## Your goal
Gather the lines from the material that contain "bodies".

## Given data
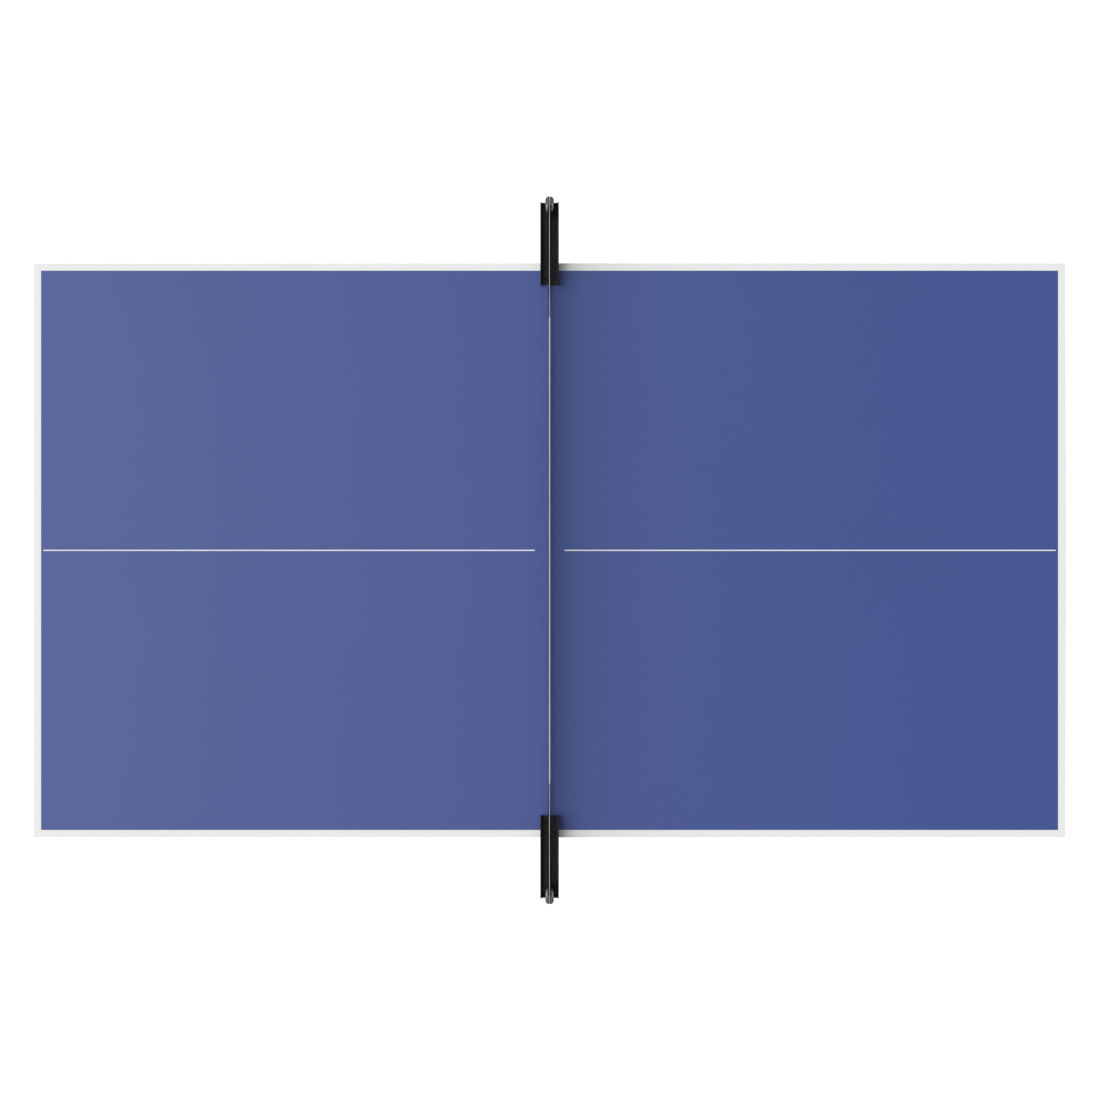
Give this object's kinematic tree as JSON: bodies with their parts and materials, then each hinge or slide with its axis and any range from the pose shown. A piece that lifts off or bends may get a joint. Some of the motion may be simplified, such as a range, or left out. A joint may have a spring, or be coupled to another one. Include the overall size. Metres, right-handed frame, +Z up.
{
  "type": "table tennis table",
  "caption": "Rollaway table tennis table with two folding blue halves, white border and centre line, a net on black side arms, and a caster trolley.",
  "frame": {"origin": "on the floor, below the middle of the net", "axes": "+X along the table's length, +Y across its width (from the front row of legs to the back one), +Z up"},
  "size_m": [2.74, 1.842, 0.9125],
  "materials": {
    "playing_surface": "matte blue lacquer on board, with white painted lines",
    "frame_steel": "dark grey powder coat",
    "black_steel": "black powder coat",
    "zinc": "bright zinc plate",
    "post_steel": "satin chrome tube with a grey cap",
    "tyre": "grey rubber tread on a plastic hub",
    "foot_rubber": "matte black",
    "black_plastic": "fine texture",
    "net_cord": "dark knotted cord",
    "net_tape": "white woven tape"
  },
  "bodies": {
    "trolley": {"cross_tube_left": "frame_steel", "cross_tube_right": "frame_steel", "column_left_front": "frame_steel", "hinge_pin_left_front": "zinc", "column_left_back": "frame_steel", "hinge_pin_left_back": "zinc", "column_right_front": "frame_steel", "hinge_pin_right_front": "zinc", "column_right_back": "frame_steel", "hinge_pin_right_back": "zinc", "base_beam_front": "frame_steel", "net_support_front": "frame_steel", "net_arm_front": "black_steel", "net_post_front": "post_steel", "base_beam_back": "frame_steel", "net_support_back": "frame_steel", "net_arm_back": "black_steel", "net_post_back": "post_steel", "net_mesh": "net_cord", "net_top_tape": "net_tape"},
    "half_left": {"tabletop_left": "playing_surface", "inner_rail_left": "frame_steel", "end_rail_left": "frame_steel", "side_rail_left_front": "frame_steel", "leg_pin_left_front": "zinc", "side_rail_left_back": "frame_steel", "leg_pin_left_back": "zinc"},
    "legs_left": {"leg_left_front": "frame_steel", "leg_left_back": "frame_steel", "leg_crossbar_left": "frame_steel"},
    "links_left": {"link_rod_left_front": "zinc", "link_rod_left_back": "zinc"},
    "hook_left": {"storage_hook_left": "zinc"},
    "foot_left_front": {"levelling_foot_left_front": "foot_rubber"},
    "caster_left_front": {"caster_fork_left_front": "zinc"},
    "wheel_left_front": {"caster_wheel_left_front": "tyre"},
    "brake_left_front": {"brake_lever_left_front": "black_plastic"},
    "foot_left_back": {"levelling_foot_left_back": "foot_rubber"},
    "caster_left_back": {"caster_fork_left_back": "zinc"},
    "wheel_left_back": {"caster_wheel_left_back": "tyre"},
    "half_right": {"tabletop_right": "playing_surface", "inner_rail_right": "frame_steel", "end_rail_right": "frame_steel", "side_rail_right_front": "frame_steel", "leg_pin_right_front": "zinc", "side_rail_right_back": "frame_steel", "leg_pin_right_back": "zinc"},
    "legs_right": {"leg_right_front": "frame_steel", "leg_right_back": "frame_steel", "leg_crossbar_right": "frame_steel"},
    "links_right": {"link_rod_right_front": "zinc", "link_rod_right_back": "zinc"},
    "hook_right": {"storage_hook_right": "zinc"},
    "foot_right_front": {"levelling_foot_right_front": "foot_rubber"},
    "caster_right_front": {"caster_fork_right_front": "zinc"},
    "wheel_right_front": {"caster_wheel_right_front": "tyre"},
    "brake_right_front": {"brake_lever_right_front": "black_plastic"},
    "foot_right_back": {"levelling_foot_right_back": "foot_rubber"},
    "caster_right_back": {"caster_fork_right_back": "zinc"},
    "wheel_right_back": {"caster_wheel_right_back": "tyre"}
  },
  "joints": [
    {"name": "fold_left", "type": "hinge", "parent": "trolley", "child": "half_left", "pos_m": [-0.28, 0, 0.728], "axis": [0, 1, 0], "range_deg": [0, 90]},
    {"name": "leg_swing_left", "type": "hinge", "parent": "half_left", "child": "legs_left", "pos_m": [-1.12, 0, 0.716], "axis": [0, 1, 0], "range_deg": [-90, 0]},
    {"name": "link_swing_left", "type": "hinge", "parent": "trolley", "child": "links_left", "pos_m": [-0.28, 0, 0.578], "axis": [0, 1, 0], "range_deg": [0, 90]},
    {"name": "hook_left_turn", "type": "hinge", "parent": "half_left", "child": "hook_left", "pos_m": [-0.245, -0.757, 0.7207], "axis": [0, 1, 0], "range_deg": [0, 45]},
    {"name": "foot_left_front_level", "type": "slide", "parent": "legs_left", "child": "foot_left_front", "axis": [0, 0, 1], "range_m": [-0.012, 0.015]},
    {"name": "caster_left_front_swivel", "type": "hinge", "parent": "trolley", "child": "caster_left_front", "pos_m": [-0.33, -0.708, 0.12], "axis": [0, 0, 1], "continuous": true},
    {"name": "wheel_left_front_spin", "type": "hinge", "parent": "caster_left_front", "child": "wheel_left_front", "pos_m": [-0.362, -0.708, 0.05], "axis": [0, 1, 0], "continuous": true},
    {"name": "brake_left_front_press", "type": "hinge", "parent": "caster_left_front", "child": "brake_left_front", "pos_m": [-0.362, -0.708, 0.1115], "axis": [0, -1, 0], "range_deg": [0, 8]},
    {"name": "foot_left_back_level", "type": "slide", "parent": "legs_left", "child": "foot_left_back", "axis": [0, 0, 1], "range_m": [-0.012, 0.015]},
    {"name": "caster_left_back_swivel", "type": "hinge", "parent": "trolley", "child": "caster_left_back", "pos_m": [-0.33, 0.708, 0.12], "axis": [0, 0, 1], "continuous": true},
    {"name": "wheel_left_back_spin", "type": "hinge", "parent": "caster_left_back", "child": "wheel_left_back", "pos_m": [-0.362, 0.708, 0.05], "axis": [0, 1, 0], "continuous": true},
    {"name": "fold_right", "type": "hinge", "parent": "trolley", "child": "half_right", "pos_m": [0.28, 0, 0.728], "axis": [0, -1, 0], "range_deg": [0, 90]},
    {"name": "leg_swing_right", "type": "hinge", "parent": "half_right", "child": "legs_right", "pos_m": [1.12, 0, 0.716], "axis": [0, -1, 0], "range_deg": [-90, 0]},
    {"name": "link_swing_right", "type": "hinge", "parent": "trolley", "child": "links_right", "pos_m": [0.28, 0, 0.578], "axis": [0, -1, 0], "range_deg": [0, 90]},
    {"name": "hook_right_turn", "type": "hinge", "parent": "half_right", "child": "hook_right", "pos_m": [0.245, -0.757, 0.7207], "axis": [0, -1, 0], "range_deg": [0, 45]},
    {"name": "foot_right_front_level", "type": "slide", "parent": "legs_right", "child": "foot_right_front", "axis": [0, 0, 1], "range_m": [-0.012, 0.015]},
    {"name": "caster_right_front_swivel", "type": "hinge", "parent": "trolley", "child": "caster_right_front", "pos_m": [0.33, -0.708, 0.12], "axis": [0, 0, 1], "continuous": true},
    {"name": "wheel_right_front_spin", "type": "hinge", "parent": "caster_right_front", "child": "wheel_right_front", "pos_m": [0.362, -0.708, 0.05], "axis": [0, 1, 0], "continuous": true},
    {"name": "brake_right_front_press", "type": "hinge", "parent": "caster_right_front", "child": "brake_right_front", "pos_m": [0.362, -0.708, 0.1115], "axis": [0, 1, 0], "range_deg": [0, 8]},
    {"name": "foot_right_back_level", "type": "slide", "parent": "legs_right", "child": "foot_right_back", "axis": [0, 0, 1], "range_m": [-0.012, 0.015]},
    {"name": "caster_right_back_swivel", "type": "hinge", "parent": "trolley", "child": "caster_right_back", "pos_m": [0.33, 0.708, 0.12], "axis": [0, 0, 1], "continuous": true},
    {"name": "wheel_right_back_spin", "type": "hinge", "parent": "caster_right_back", "child": "wheel_right_back", "pos_m": [0.362, 0.708, 0.05], "axis": [0, 1, 0], "continuous": true}
  ],
  "couplings": [
    {"joint": "leg_swing_left", "follows": "fold_left", "ratio": -1},
    {"joint": "link_swing_left", "follows": "fold_left", "ratio": 1},
    {"joint": "leg_swing_right", "follows": "fold_right", "ratio": -1},
    {"joint": "link_swing_right", "follows": "fold_right", "ratio": 1}
  ]
}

## Output of the task
Give this object's kinematic tree as JSON: bodies with their parts and materials, then each hinge or slide with its axis and any range from the pose shown. A piece that lifts off or bends may get a joint. Some of the motion may be simplified, such as a range, or left out. A joint may have a spring, or be coupled to another one. Include the overall size. Metres, right-handed frame, +Z up.
  "bodies": {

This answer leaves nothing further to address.